Angular ($\gamma$) dependence of AMR of the reference samples $\mathrm{Al}/\mathrm{C}{\mathrm{o}}_{100-x}\mathrm{G}{\mathrm{d}}_x/\mathrm{Al}$ with (a) $x=7$ and (b) 42, and angular ($\beta$) dependence of SMR for the $\mathrm{Al}/\mathrm{C}{\mathrm{o}}_{100-x}\mathrm{G}{\mathrm{d}}_x/\mathrm{Al}$ with (c) $x=7$ and (d) 42. $J_{\mathrm{c}}$ was set to 0.1 mA, and $H=70\mathrm{kOe}$ was applied.
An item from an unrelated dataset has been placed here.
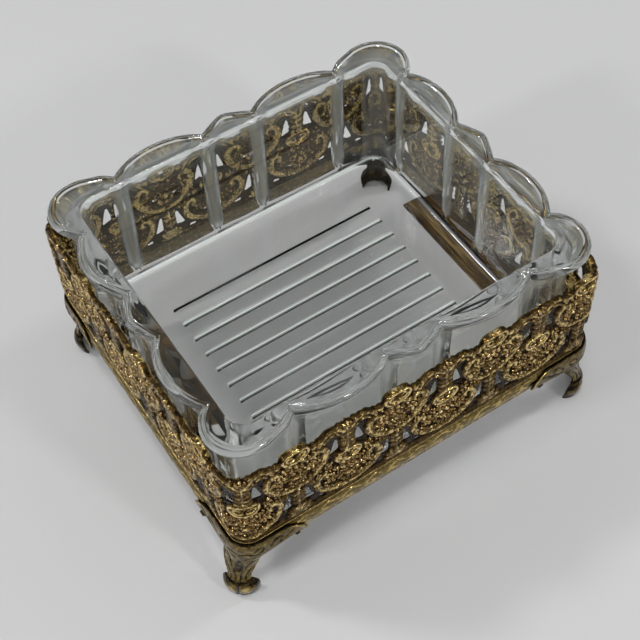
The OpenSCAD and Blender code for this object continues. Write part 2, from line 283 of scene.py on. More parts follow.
world = bpy.data.worlds.new("studio")
world.use_nodes = True
sky = world.node_tree
way = add_node(sky, "ShaderNodeTexCoord")
split = add_node(sky, "ShaderNodeSeparateXYZ")
sky.links.new(way.outputs["Generated"], split.inputs[0])
horizon, half_way, overhead = (0.3, 0.3, 0.3), (0.335, 0.335, 0.335), (0.42, 0.424, 0.428)
sky_colour = ramp(sky, split.outputs["Z"], [(0.0, horizon), (0.4, half_way), (0.9, overhead)])
sky.links.new(sky_colour, sky.nodes["Background"].inputs["Color"])
sky.nodes["Background"].inputs["Strength"].default_value = 1.0
bpy.context.scene.world = world
bpy.context.scene.cycles.max_bounces = 24
bpy.context.scene.cycles.transmission_bounces = 24
bpy.context.scene.cycles.glossy_bounces = 8


def soft_lamp(name, place, size, power):
    """A square lamp that faces the middle of the dish"""
    data = bpy.data.lights.new(name, "AREA")
    data.size, data.energy = size, power
    lamp = bpy.data.objects.new(name, data)
    lamp.location = place
    lamp.rotation_euler = (Vector((0, 0, 0.03)) - Vector(place)).to_track_quat("-Z", "Y").to_euler()
    bpy.context.scene.collection.objects.link(lamp)
    return lamp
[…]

The solid curves are fits by Eq. (1).

Figure 8

(a) Gd concentration ($x$) dependence of resistivity (${\rho }_{\mathrm{F}}$) of the present Co-Gd. (b) Comparison of the absolute values of the SMR ratios between the experiment (solid circles) and the model (solid line). (c) $G_{\mathrm{MIX}}$ calculated from the SMR ratio as a function of $x$ for the $\mathrm{Cr}/\mathrm{C}{\mathrm{o}}_{100-x}\mathrm{G}{\mathrm{d}}_x/\mathrm{Pt}$ by inverting Eq. (3).

Figure 9

Illustration of the in-plane field angular ($\alpha$) dependence of magnetoresistance, and $\alpha$ scan for the $\mathrm{Cr}/\mathrm{C}{\mathrm{o}}_{100-x}\mathrm{G}{\mathrm{d}}_x/\mathrm{Pt}$ with $x=25$. $J_{\mathrm{c}}$ was set at 0.1 mA, and $H=70\mathrm{kOe}$ was applied. The solid curve is the fit by Eq. (2) with an offset of 90 degree for $\alpha$.